→ Supplied information
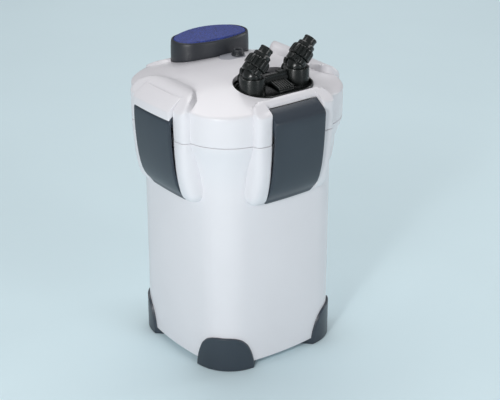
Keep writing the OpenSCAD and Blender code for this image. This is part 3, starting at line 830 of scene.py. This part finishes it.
def build_lock_lever():
    """The lever between the posts: a bar with a square pad, and a finned blade sloping down to the front."""
    cx, cy, z0 = TRAY[0], POST_Y, 374.0
    axis = upright(cx, cy, z0) @ Matrix.Rotation(math.radians(90), 4, "Y")
    core = [(3, -23), (3, -17), (5.6, -17), (6, -16.6), (6, 16.6), (5.6, 17), (3, 17), (3, 23)]
    lever = lathe("LockLever", core, 56, axis, angle=40)
    bar = [(cy + 4.5, z0), (cy + 4.5, z0 + 7.2), (cy + 2.6, z0 + 9), (cy - 2.8, z0 + 9), (cy - 4.5, z0 + 7),
           (cy - 4.5, z0)]
    blade = [(cy + 6, 367.5), (cy + 5, 375.5), (-90, 368.3), (-91.5, 366.8), (-91.5, 365.4), (-90, 364.8),
             (-74, 366.5)]
    fin = [(cy + 4, 369), (cy + 4, 378.3), (-90, 371.0), (-91.3, 368.5), (-90, 366.5)]
    parts = [slab_x("bar", bar, cx - 17, cx + 17, 0.7), slab_x("blade", blade, cx - 11, cx + 11, 0.7)]
    parts += [slab_x("fin", fin, cx + 3.4 * i - 0.8, cx + 3.4 * i + 0.8, 0.6, 3) for i in range(-3, 4)]
    pad = [(cy - 4, z0 + 8), (cy + 4, z0 + 8), (cy + 4, z0 + 10.6), (cy - 4, z0 + 10.6)]
    parts.append(slab_x("pad", pad, cx + 4, cx + 12, 0.8, 3))
    dimple = [(2.6, z0 + 10.4), (2.6, z0 + 11.0), (1.9, z0 + 11.0), (1.9, z0 + 10.4)]
    parts.append(lathe("dimple", dimple, 32, upright(cx + 8, cy), hollow=True))
    join(lever, *parts)
    place(lever, "lock_lever", "lock_lever")


def build_tray_screws():
    head = [(0.6, 362.0), (0.6, 363.0), (3.2, 363.2), (3.6, 362.6), (3.6, 361.02)]
    screws = [lathe(name, head, 32, upright(TRAY[0] + 4 * s, TRAY[1] - 27 * s), "steel")
              for name, s in (("TrayScrews", -1), ("screw", 1))]
    place(join(*screws), "housing", "valve_screws")


# ------------------------------------------------------------------ scene
INNER_SLOTS = {"head_base": "grey_plastic", "head_seal": "seal_rubber", "prime_ring": "seal_rubber",
               "port_seals": "seal_rubber", "stator_coils": "copper", "rotor_magnet": "magnet",
               "ceramic_media": "ceramic", "coarse_foam": "foam_blue", "fine_foam": "foam_white"}
STEEL_NODES = ("base_screws", "pin_", "prime_spring", "rotor_shaft", "stator_core")


def dress_inner_nodes():
    """CAD nodes that stay as they are get a finish: a named one, steel, or clear plastic for the rest."""
    for name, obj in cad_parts.items():
        if obj.hide_render:
            continue
        slot = INNER_SLOTS.get(name, "steel" if name.startswith(STEEL_NODES) else "clear_plastic")
        obj.data.materials.clear()
        obj.data.materials.append(FINISH[slot])


# each light's name, place, target, power and diameter, in metres and watts
MIDDLE = (0.0, 0.0, 0.24)
LIGHTS = (("Key", (-1.6, -0.75, 0.6), MIDDLE, 5.2, 0.45), ("Front", (0.35, -1.9, 0.7), MIDDLE, 4.4, 0.5),
          ("Right", (1.7, -0.5, 0.7), MIDDLE, 4.6, 0.5), ("Top", (-0.3, 0.5, 1.7), MIDDLE, 2.4, 0.6),
          ("Strip", (-0.75, -0.55, 0.62), (0.0, -0.05, 0.40), 3, 0.12),
          ("Backdrop", (1.0, 1.3, 2.6), (1.0, 1.3, 0.0), 34, 2.4))
FLOOR_HALF = 7.0


def add_to_scene(name, data):
    obj = bpy.data.objects.new(name, data)
    bpy.context.scene.collection.objects.link(obj)
    return obj


def aim(obj, location, target):
    """Puts a light or the camera in its place and turns it to its target."""
    obj.location = location
    obj.rotation_euler = (Vector(target) - Vector(location)).to_track_quat("-Z", "Y").to_euler()


def light(name, location, target, energy, size):
    data = bpy.data.lights.new(name, "AREA")
    data.energy, data.shape, data.size = energy, "DISK", size
    aim(add_to_scene(name, data), location, target)


def build_stage():
    """A plain floor, a pale sky and the lights."""
    mesh = bpy.data.meshes.new("Floor")
    corners = [(sx * FLOOR_HALF, sy * FLOOR_HALF, 0.0) for sx, sy in ((-1, -1), (1, -1), (1, 1), (-1, 1))]
    mesh.from_pydata(corners, [], [(0, 1, 2, 3)])
    paint = dict(rough=0.75, spread=0.02, grain=60, bump=0.02, large=1.5)
    mesh.materials.append(material("floor_paint", (0.72, 0.88, 0.93), **paint))
    floor = add_to_scene("Floor", mesh)
    world = bpy.data.worlds.new("Studio")
    bpy.context.scene.world = world
    world.use_nodes = True
    sky = world.node_tree.nodes["Background"]
    sky.inputs["Color"].default_value = (0.92, 0.93, 0.97, 1)
    sky.inputs["Strength"].default_value = 0.29
    for row in LIGHTS:
        light(*row)
    bpy.context.scene.view_settings.view_transform = "Standard"


def build_camera():
    """The camera stands off the front left corner and looks a little down, in metres."""
    data = bpy.data.cameras.new("Camera")
    data.sensor_width, data.lens = 36.0, 96.98
    cam = add_to_scene("Camera", data)
    aim(cam, (-0.96795, -1.30569, 0.91743), (0.0136, -0.0103, 0.1894))
    bpy.context.scene.camera = cam


build_canister()
build_head()
build_gland()
for label in SIDES:
    build_lever(label)
    if label != "front":
        build_cap(label)
for quarter, corner in enumerate(("rear_right", "rear_left", "front_left", "front_right")):
    build_foot(corner, quarter)
build_primer()
build_tray()
build_tray_screws()
build_lock_lever()
for port in POST_X:
    build_elbow(port)
    build_nut(port)
    build_tail(port)
    build_tap(port)
dress_inner_nodes()
build_stage()
build_camera()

→ The task
Reproduce the entire listing word for word.

→ Result
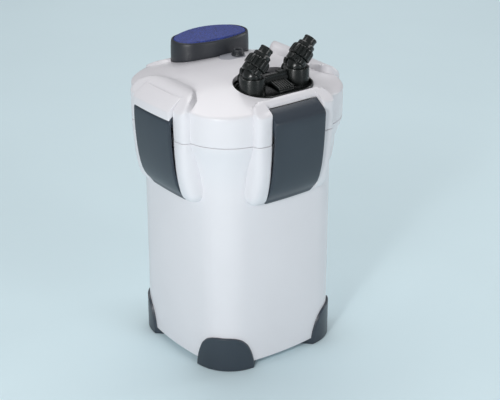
Keep writing the OpenSCAD and Blender code for this image. This is part 3, starting at line 830 of scene.py. This part finishes it.
def build_lock_lever():
    """The lever between the posts: a bar with a square pad, and a finned blade sloping down to the front."""
    cx, cy, z0 = TRAY[0], POST_Y, 374.0
    axis = upright(cx, cy, z0) @ Matrix.Rotation(math.radians(90), 4, "Y")
    core = [(3, -23), (3, -17), (5.6, -17), (6, -16.6), (6, 16.6), (5.6, 17), (3, 17), (3, 23)]
    lever = lathe("LockLever", core, 56, axis, angle=40)
    bar = [(cy + 4.5, z0), (cy + 4.5, z0 + 7.2), (cy + 2.6, z0 + 9), (cy - 2.8, z0 + 9), (cy - 4.5, z0 + 7),
           (cy - 4.5, z0)]
    blade = [(cy + 6, 367.5), (cy + 5, 375.5), (-90, 368.3), (-91.5, 366.8), (-91.5, 365.4), (-90, 364.8),
             (-74, 366.5)]
    fin = [(cy + 4, 369), (cy + 4, 378.3), (-90, 371.0), (-91.3, 368.5), (-90, 366.5)]
    parts = [slab_x("bar", bar, cx - 17, cx + 17, 0.7), slab_x("blade", blade, cx - 11, cx + 11, 0.7)]
    parts += [slab_x("fin", fin, cx + 3.4 * i - 0.8, cx + 3.4 * i + 0.8, 0.6, 3) for i in range(-3, 4)]
    pad = [(cy - 4, z0 + 8), (cy + 4, z0 + 8), (cy + 4, z0 + 10.6), (cy - 4, z0 + 10.6)]
    parts.append(slab_x("pad", pad, cx + 4, cx + 12, 0.8, 3))
    dimple = [(2.6, z0 + 10.4), (2.6, z0 + 11.0), (1.9, z0 + 11.0), (1.9, z0 + 10.4)]
    parts.append(lathe("dimple", dimple, 32, upright(cx + 8, cy), hollow=True))
    join(lever, *parts)
    place(lever, "lock_lever", "lock_lever")


def build_tray_screws():
    head = [(0.6, 362.0), (0.6, 363.0), (3.2, 363.2), (3.6, 362.6), (3.6, 361.02)]
    screws = [lathe(name, head, 32, upright(TRAY[0] + 4 * s, TRAY[1] - 27 * s), "steel")
              for name, s in (("TrayScrews", -1), ("screw", 1))]
    place(join(*screws), "housing", "valve_screws")


# ------------------------------------------------------------------ scene
INNER_SLOTS = {"head_base": "grey_plastic", "head_seal": "seal_rubber", "prime_ring": "seal_rubber",
               "port_seals": "seal_rubber", "stator_coils": "copper", "rotor_magnet": "magnet",
               "ceramic_media": "ceramic", "coarse_foam": "foam_blue", "fine_foam": "foam_white"}
STEEL_NODES = ("base_screws", "pin_", "prime_spring", "rotor_shaft", "stator_core")


def dress_inner_nodes():
    """CAD nodes that stay as they are get a finish: a named one, steel, or clear plastic for the rest."""
    for name, obj in cad_parts.items():
        if obj.hide_render:
            continue
        slot = INNER_SLOTS.get(name, "steel" if name.startswith(STEEL_NODES) else "clear_plastic")
        obj.data.materials.clear()
        obj.data.materials.append(FINISH[slot])


# each light's name, place, target, power and diameter, in metres and watts
MIDDLE = (0.0, 0.0, 0.24)
LIGHTS = (("Key", (-1.6, -0.75, 0.6), MIDDLE, 5.2, 0.45), ("Front", (0.35, -1.9, 0.7), MIDDLE, 4.4, 0.5),
          ("Right", (1.7, -0.5, 0.7), MIDDLE, 4.6, 0.5), ("Top", (-0.3, 0.5, 1.7), MIDDLE, 2.4, 0.6),
          ("Strip", (-0.75, -0.55, 0.62), (0.0, -0.05, 0.40), 3, 0.12),
          ("Backdrop", (1.0, 1.3, 2.6), (1.0, 1.3, 0.0), 34, 2.4))
FLOOR_HALF = 7.0


def add_to_scene(name, data):
    obj = bpy.data.objects.new(name, data)
    bpy.context.scene.collection.objects.link(obj)
    return obj


def aim(obj, location, target):
    """Puts a light or the camera in its place and turns it to its target."""
    obj.location = location
    obj.rotation_euler = (Vector(target) - Vector(location)).to_track_quat("-Z", "Y").to_euler()


def light(name, location, target, energy, size):
    data = bpy.data.lights.new(name, "AREA")
    data.energy, data.shape, data.size = energy, "DISK", size
    aim(add_to_scene(name, data), location, target)


def build_stage():
    """A plain floor, a pale sky and the lights."""
    mesh = bpy.data.meshes.new("Floor")
    corners = [(sx * FLOOR_HALF, sy * FLOOR_HALF, 0.0) for sx, sy in ((-1, -1), (1, -1), (1, 1), (-1, 1))]
    mesh.from_pydata(corners, [], [(0, 1, 2, 3)])
    paint = dict(rough=0.75, spread=0.02, grain=60, bump=0.02, large=1.5)
    mesh.materials.append(material("floor_paint", (0.72, 0.88, 0.93), **paint))
    floor = add_to_scene("Floor", mesh)
    world = bpy.data.worlds.new("Studio")
    bpy.context.scene.world = world
    world.use_nodes = True
    sky = world.node_tree.nodes["Background"]
    sky.inputs["Color"].default_value = (0.92, 0.93, 0.97, 1)
    sky.inputs["Strength"].default_value = 0.29
    for row in LIGHTS:
        light(*row)
    bpy.context.scene.view_settings.view_transform = "Standard"


def build_camera():
    """The camera stands off the front left corner and looks a little down, in metres."""
    data = bpy.data.cameras.new("Camera")
    data.sensor_width, data.lens = 36.0, 96.98
    cam = add_to_scene("Camera", data)
    aim(cam, (-0.96795, -1.30569, 0.91743), (0.0136, -0.0103, 0.1894))
    bpy.context.scene.camera = cam


build_canister()
build_head()
build_gland()
for label in SIDES:
    build_lever(label)
    if label != "front":
        build_cap(label)
for quarter, corner in enumerate(("rear_right", "rear_left", "front_left", "front_right")):
    build_foot(corner, quarter)
build_primer()
build_tray()
build_tray_screws()
build_lock_lever()
for port in POST_X:
    build_elbow(port)
    build_nut(port)
    build_tail(port)
    build_tap(port)
dress_inner_nodes()
build_stage()
build_camera()